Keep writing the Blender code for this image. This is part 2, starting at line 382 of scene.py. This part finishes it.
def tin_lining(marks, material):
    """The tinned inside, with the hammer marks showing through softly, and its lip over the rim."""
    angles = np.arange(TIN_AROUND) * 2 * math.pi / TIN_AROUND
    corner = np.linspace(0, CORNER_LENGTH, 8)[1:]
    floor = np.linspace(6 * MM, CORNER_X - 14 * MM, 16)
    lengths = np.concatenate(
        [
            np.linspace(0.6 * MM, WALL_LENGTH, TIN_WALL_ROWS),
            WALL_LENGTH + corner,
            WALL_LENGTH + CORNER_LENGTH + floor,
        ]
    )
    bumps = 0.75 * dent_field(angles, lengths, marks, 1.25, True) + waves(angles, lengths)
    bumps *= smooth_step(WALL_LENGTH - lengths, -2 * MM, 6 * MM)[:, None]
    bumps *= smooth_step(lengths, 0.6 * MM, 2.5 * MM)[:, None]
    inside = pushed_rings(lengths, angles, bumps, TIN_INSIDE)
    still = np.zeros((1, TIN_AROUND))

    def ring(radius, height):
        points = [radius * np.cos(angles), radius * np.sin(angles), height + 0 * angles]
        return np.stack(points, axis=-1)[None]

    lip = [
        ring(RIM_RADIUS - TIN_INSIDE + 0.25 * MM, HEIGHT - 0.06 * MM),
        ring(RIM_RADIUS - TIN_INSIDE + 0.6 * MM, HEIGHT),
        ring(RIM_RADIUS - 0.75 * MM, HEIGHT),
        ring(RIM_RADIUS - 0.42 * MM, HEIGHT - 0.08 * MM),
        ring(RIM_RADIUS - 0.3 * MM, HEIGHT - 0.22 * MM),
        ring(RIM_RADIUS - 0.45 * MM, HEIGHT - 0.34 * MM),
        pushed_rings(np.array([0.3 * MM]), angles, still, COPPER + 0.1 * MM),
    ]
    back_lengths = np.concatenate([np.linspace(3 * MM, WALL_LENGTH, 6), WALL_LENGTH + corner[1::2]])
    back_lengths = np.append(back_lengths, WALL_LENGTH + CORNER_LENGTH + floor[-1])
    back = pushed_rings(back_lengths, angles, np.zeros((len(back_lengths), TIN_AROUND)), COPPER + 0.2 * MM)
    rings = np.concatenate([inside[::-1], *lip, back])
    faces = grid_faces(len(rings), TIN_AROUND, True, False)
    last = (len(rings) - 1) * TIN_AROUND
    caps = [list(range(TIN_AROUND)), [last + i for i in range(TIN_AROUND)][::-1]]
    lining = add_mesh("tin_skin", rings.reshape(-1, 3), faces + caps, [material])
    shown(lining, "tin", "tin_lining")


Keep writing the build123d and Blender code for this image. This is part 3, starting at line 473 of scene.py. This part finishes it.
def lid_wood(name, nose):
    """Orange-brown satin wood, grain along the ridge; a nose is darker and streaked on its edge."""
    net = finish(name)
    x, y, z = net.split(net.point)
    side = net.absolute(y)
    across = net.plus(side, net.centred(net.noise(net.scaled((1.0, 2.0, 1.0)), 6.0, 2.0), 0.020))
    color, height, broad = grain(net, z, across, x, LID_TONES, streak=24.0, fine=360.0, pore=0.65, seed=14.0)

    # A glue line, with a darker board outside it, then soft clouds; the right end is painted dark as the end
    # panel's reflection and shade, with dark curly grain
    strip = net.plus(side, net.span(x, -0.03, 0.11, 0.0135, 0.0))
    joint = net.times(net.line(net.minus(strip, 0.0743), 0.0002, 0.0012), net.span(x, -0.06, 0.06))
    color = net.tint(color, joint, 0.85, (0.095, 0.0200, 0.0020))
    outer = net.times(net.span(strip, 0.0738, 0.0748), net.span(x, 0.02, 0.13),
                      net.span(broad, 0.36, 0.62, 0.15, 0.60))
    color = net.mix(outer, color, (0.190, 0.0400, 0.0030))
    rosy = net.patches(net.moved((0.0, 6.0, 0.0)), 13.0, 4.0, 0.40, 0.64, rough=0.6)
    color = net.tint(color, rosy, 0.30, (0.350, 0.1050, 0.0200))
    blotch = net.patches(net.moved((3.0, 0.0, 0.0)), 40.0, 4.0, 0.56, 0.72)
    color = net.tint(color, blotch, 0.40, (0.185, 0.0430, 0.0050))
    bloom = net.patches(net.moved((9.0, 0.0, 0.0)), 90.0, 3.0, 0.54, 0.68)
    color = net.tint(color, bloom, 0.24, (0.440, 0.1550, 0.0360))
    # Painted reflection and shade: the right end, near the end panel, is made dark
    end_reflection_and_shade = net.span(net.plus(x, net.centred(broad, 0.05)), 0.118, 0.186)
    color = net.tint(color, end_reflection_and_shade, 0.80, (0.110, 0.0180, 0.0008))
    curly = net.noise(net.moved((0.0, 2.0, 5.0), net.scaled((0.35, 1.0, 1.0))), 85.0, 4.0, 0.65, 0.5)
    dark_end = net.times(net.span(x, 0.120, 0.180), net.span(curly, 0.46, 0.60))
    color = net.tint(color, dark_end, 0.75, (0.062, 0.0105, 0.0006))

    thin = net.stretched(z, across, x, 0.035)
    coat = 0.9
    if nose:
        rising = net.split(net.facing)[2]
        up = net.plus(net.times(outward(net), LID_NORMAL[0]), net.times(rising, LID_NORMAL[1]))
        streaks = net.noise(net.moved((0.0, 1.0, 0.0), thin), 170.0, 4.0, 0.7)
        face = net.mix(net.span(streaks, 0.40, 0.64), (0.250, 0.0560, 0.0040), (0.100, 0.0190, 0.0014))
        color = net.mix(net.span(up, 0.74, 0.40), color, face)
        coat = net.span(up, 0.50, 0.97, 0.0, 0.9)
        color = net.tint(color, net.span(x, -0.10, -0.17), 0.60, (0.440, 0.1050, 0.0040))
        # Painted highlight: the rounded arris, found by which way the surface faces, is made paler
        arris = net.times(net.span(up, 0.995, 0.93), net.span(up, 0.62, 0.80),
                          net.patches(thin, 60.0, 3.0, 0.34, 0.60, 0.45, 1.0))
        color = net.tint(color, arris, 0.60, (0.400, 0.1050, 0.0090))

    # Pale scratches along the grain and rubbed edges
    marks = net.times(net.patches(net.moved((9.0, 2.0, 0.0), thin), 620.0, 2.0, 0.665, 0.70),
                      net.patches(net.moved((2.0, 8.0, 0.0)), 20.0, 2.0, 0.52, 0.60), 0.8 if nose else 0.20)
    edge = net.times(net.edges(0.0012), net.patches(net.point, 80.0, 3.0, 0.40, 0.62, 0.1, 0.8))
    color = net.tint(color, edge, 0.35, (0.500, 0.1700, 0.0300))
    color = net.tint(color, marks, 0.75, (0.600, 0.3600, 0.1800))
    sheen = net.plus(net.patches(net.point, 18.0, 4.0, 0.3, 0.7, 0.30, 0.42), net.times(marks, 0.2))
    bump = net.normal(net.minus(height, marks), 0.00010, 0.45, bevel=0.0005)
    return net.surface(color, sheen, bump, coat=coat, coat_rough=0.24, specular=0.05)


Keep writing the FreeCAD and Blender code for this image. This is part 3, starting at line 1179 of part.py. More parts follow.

******

→ What the task asks
Transcribe all of the material exactly. Omit nothing.

→ Answer below
Keep writing the Blender code for this image. This is part 2, starting at line 382 of scene.py. This part finishes it.
def tin_lining(marks, material):
    """The tinned inside, with the hammer marks showing through softly, and its lip over the rim."""
    angles = np.arange(TIN_AROUND) * 2 * math.pi / TIN_AROUND
    corner = np.linspace(0, CORNER_LENGTH, 8)[1:]
    floor = np.linspace(6 * MM, CORNER_X - 14 * MM, 16)
    lengths = np.concatenate(
        [
            np.linspace(0.6 * MM, WALL_LENGTH, TIN_WALL_ROWS),
            WALL_LENGTH + corner,
            WALL_LENGTH + CORNER_LENGTH + floor,
        ]
    )
    bumps = 0.75 * dent_field(angles, lengths, marks, 1.25, True) + waves(angles, lengths)
    bumps *= smooth_step(WALL_LENGTH - lengths, -2 * MM, 6 * MM)[:, None]
    bumps *= smooth_step(lengths, 0.6 * MM, 2.5 * MM)[:, None]
    inside = pushed_rings(lengths, angles, bumps, TIN_INSIDE)
    still = np.zeros((1, TIN_AROUND))

    def ring(radius, height):
        points = [radius * np.cos(angles), radius * np.sin(angles), height + 0 * angles]
        return np.stack(points, axis=-1)[None]

    lip = [
        ring(RIM_RADIUS - TIN_INSIDE + 0.25 * MM, HEIGHT - 0.06 * MM),
        ring(RIM_RADIUS - TIN_INSIDE + 0.6 * MM, HEIGHT),
        ring(RIM_RADIUS - 0.75 * MM, HEIGHT),
        ring(RIM_RADIUS - 0.42 * MM, HEIGHT - 0.08 * MM),
        ring(RIM_RADIUS - 0.3 * MM, HEIGHT - 0.22 * MM),
        ring(RIM_RADIUS - 0.45 * MM, HEIGHT - 0.34 * MM),
        pushed_rings(np.array([0.3 * MM]), angles, still, COPPER + 0.1 * MM),
    ]
    back_lengths = np.concatenate([np.linspace(3 * MM, WALL_LENGTH, 6), WALL_LENGTH + corner[1::2]])
    back_lengths = np.append(back_lengths, WALL_LENGTH + CORNER_LENGTH + floor[-1])
    back = pushed_rings(back_lengths, angles, np.zeros((len(back_lengths), TIN_AROUND)), COPPER + 0.2 * MM)
    rings = np.concatenate([inside[::-1], *lip, back])
    faces = grid_faces(len(rings), TIN_AROUND, True, False)
    last = (len(rings) - 1) * TIN_AROUND
    caps = [list(range(TIN_AROUND)), [last + i for i in range(TIN_AROUND)][::-1]]
    lining = add_mesh("tin_skin", rings.reshape(-1, 3), faces + caps, [material])
    shown(lining, "tin", "tin_lining")


Keep writing the build123d and Blender code for this image. This is part 3, starting at line 473 of scene.py. This part finishes it.
def lid_wood(name, nose):
    """Orange-brown satin wood, grain along the ridge; a nose is darker and streaked on its edge."""
    net = finish(name)
    x, y, z = net.split(net.point)
    side = net.absolute(y)
    across = net.plus(side, net.centred(net.noise(net.scaled((1.0, 2.0, 1.0)), 6.0, 2.0), 0.020))
    color, height, broad = grain(net, z, across, x, LID_TONES, streak=24.0, fine=360.0, pore=0.65, seed=14.0)

    # A glue line, with a darker board outside it, then soft clouds; the right end is painted dark as the end
    # panel's reflection and shade, with dark curly grain
    strip = net.plus(side, net.span(x, -0.03, 0.11, 0.0135, 0.0))
    joint = net.times(net.line(net.minus(strip, 0.0743), 0.0002, 0.0012), net.span(x, -0.06, 0.06))
    color = net.tint(color, joint, 0.85, (0.095, 0.0200, 0.0020))
    outer = net.times(net.span(strip, 0.0738, 0.0748), net.span(x, 0.02, 0.13),
                      net.span(broad, 0.36, 0.62, 0.15, 0.60))
    color = net.mix(outer, color, (0.190, 0.0400, 0.0030))
    rosy = net.patches(net.moved((0.0, 6.0, 0.0)), 13.0, 4.0, 0.40, 0.64, rough=0.6)
    color = net.tint(color, rosy, 0.30, (0.350, 0.1050, 0.0200))
    blotch = net.patches(net.moved((3.0, 0.0, 0.0)), 40.0, 4.0, 0.56, 0.72)
    color = net.tint(color, blotch, 0.40, (0.185, 0.0430, 0.0050))
    bloom = net.patches(net.moved((9.0, 0.0, 0.0)), 90.0, 3.0, 0.54, 0.68)
    color = net.tint(color, bloom, 0.24, (0.440, 0.1550, 0.0360))
    # Painted reflection and shade: the right end, near the end panel, is made dark
    end_reflection_and_shade = net.span(net.plus(x, net.centred(broad, 0.05)), 0.118, 0.186)
    color = net.tint(color, end_reflection_and_shade, 0.80, (0.110, 0.0180, 0.0008))
    curly = net.noise(net.moved((0.0, 2.0, 5.0), net.scaled((0.35, 1.0, 1.0))), 85.0, 4.0, 0.65, 0.5)
    dark_end = net.times(net.span(x, 0.120, 0.180), net.span(curly, 0.46, 0.60))
    color = net.tint(color, dark_end, 0.75, (0.062, 0.0105, 0.0006))

    thin = net.stretched(z, across, x, 0.035)
    coat = 0.9
    if nose:
        rising = net.split(net.facing)[2]
        up = net.plus(net.times(outward(net), LID_NORMAL[0]), net.times(rising, LID_NORMAL[1]))
        streaks = net.noise(net.moved((0.0, 1.0, 0.0), thin), 170.0, 4.0, 0.7)
        face = net.mix(net.span(streaks, 0.40, 0.64), (0.250, 0.0560, 0.0040), (0.100, 0.0190, 0.0014))
        color = net.mix(net.span(up, 0.74, 0.40), color, face)
        coat = net.span(up, 0.50, 0.97, 0.0, 0.9)
        color = net.tint(color, net.span(x, -0.10, -0.17), 0.60, (0.440, 0.1050, 0.0040))
        # Painted highlight: the rounded arris, found by which way the surface faces, is made paler
        arris = net.times(net.span(up, 0.995, 0.93), net.span(up, 0.62, 0.80),
                          net.patches(thin, 60.0, 3.0, 0.34, 0.60, 0.45, 1.0))
        color = net.tint(color, arris, 0.60, (0.400, 0.1050, 0.0090))

    # Pale scratches along the grain and rubbed edges
    marks = net.times(net.patches(net.moved((9.0, 2.0, 0.0), thin), 620.0, 2.0, 0.665, 0.70),
                      net.patches(net.moved((2.0, 8.0, 0.0)), 20.0, 2.0, 0.52, 0.60), 0.8 if nose else 0.20)
    edge = net.times(net.edges(0.0012), net.patches(net.point, 80.0, 3.0, 0.40, 0.62, 0.1, 0.8))
    color = net.tint(color, edge, 0.35, (0.500, 0.1700, 0.0300))
    color = net.tint(color, marks, 0.75, (0.600, 0.3600, 0.1800))
    sheen = net.plus(net.patches(net.point, 18.0, 4.0, 0.3, 0.7, 0.30, 0.42), net.times(marks, 0.2))
    bump = net.normal(net.minus(height, marks), 0.00010, 0.45, bevel=0.0005)
    return net.surface(color, sheen, bump, coat=coat, coat_rough=0.24, specular=0.05)


Keep writing the FreeCAD and Blender code for this image. This is part 3, starting at line 1179 of part.py. More parts follow.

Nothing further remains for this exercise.